In kindgerechten Worten versuchte ich, meiner Tochter zu erklären, dass Ramonas Eltern sich nicht so um sie und ihre Geschwister kümmern können, wie sie das kennt, dass oft niemand Zeit hat für sie und sie auch nie wirklich gelernt hat, wie man mit anderen Menschen umgeht. Unsere Tochter war auch in jungen Jahren schon sehr empathisch und nickte nachdenklich. Man sah, wie es in ihrem Köpfchen ratterte. Kurz war ich geneigt, mich für mein pädagogisches Feingefühl zu feiern. Sehr kurz...
Dann kamen wir im Kindergarten an, ich zog meinem Mädchen die Jacke aus und die Hausschuhe an, verabschiedete mich und war schon wieder auf dem Weg nach draußen, als ich ihre glockenhelle Stimme durch den Gruppenraum schallen hörte: „Ey Ramona, ich weiß jetzt endlich, warum du so bescheuert bist. Deine Eltern kümmern sich nicht richtig um dich!“
Mir gefror das Blut in den Adern. Der Kindergartenleiter kam aus seinem Büro, grinste mich an und fragte: „Na? Kleines Eltern-Kind-Gespräch gehabt?“
Mit der Kommunikation, das ist schon so eine Sache.
Als wir unseren Kindern beigebracht haben, dass sie die Wahrheit sagen sollen, da meinten wir, dass wenn sie etwas sagen, es wahr sein soll. Was sie verstanden haben war aber offenbar, dass jede Wahrheit sofort und ungefiltert ausgesprochen werden muss. Unsere Tochter war zu dem Zeitpunkt vier Jahre alt. Verzeihlich und im Rückblick auch ein bisschen lustig.

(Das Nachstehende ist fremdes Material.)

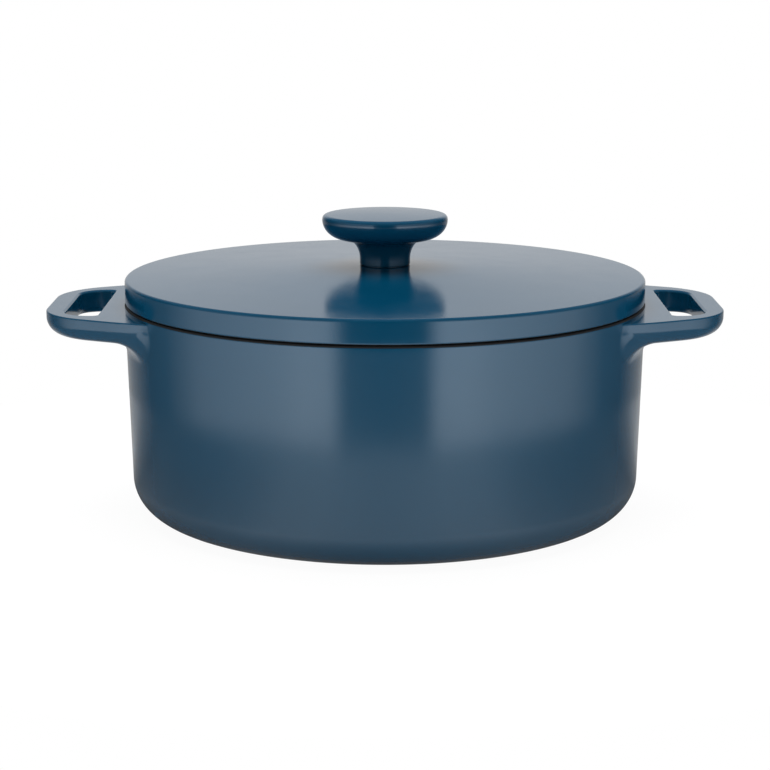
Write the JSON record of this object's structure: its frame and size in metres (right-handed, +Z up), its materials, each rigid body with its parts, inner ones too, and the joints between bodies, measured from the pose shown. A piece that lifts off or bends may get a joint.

Bei uns Erwachsenen läuft das natürlich etwas anders. Nicht wahr? Wir können Situationen und die Folgen abschätzen, wissen, dass man andere mit Respekt behandelt, auch wenn man sie blöd findet, vermeiden Formulierungen, die offensichtlich verletzend sind. Ist es nicht so? Sind wir diplomatischer im Umgang miteinander?
Nach meinem subjektiven Empfinden hat es da in den letzten Jahren Werteverschiebungen gegeben und es scheint uns immer schwerer zu fallen, „den Nächsten“ so zu behandeln, wie wir selbst gerne behandelt werden würden (vgl. Matthäus 7, 12).
Wir nennen das Ehrlichkeit, lassen es aber an dem nötigen Respekt mangeln.
In einem Online-Artikel wird ein bekannter Fernseh-Koch kritisiert. In den Kommentaren entdecke ich Beiträge einer Frau aus meiner Gemeinde, die so gar nicht zu ihrem sonst so korrekten Auftreten passen wollen. Die vermeintliche Anonymität des Internets setzt offenbar eine gewisse Hemmungslosigkeit frei.
Wie wär’s mit grau?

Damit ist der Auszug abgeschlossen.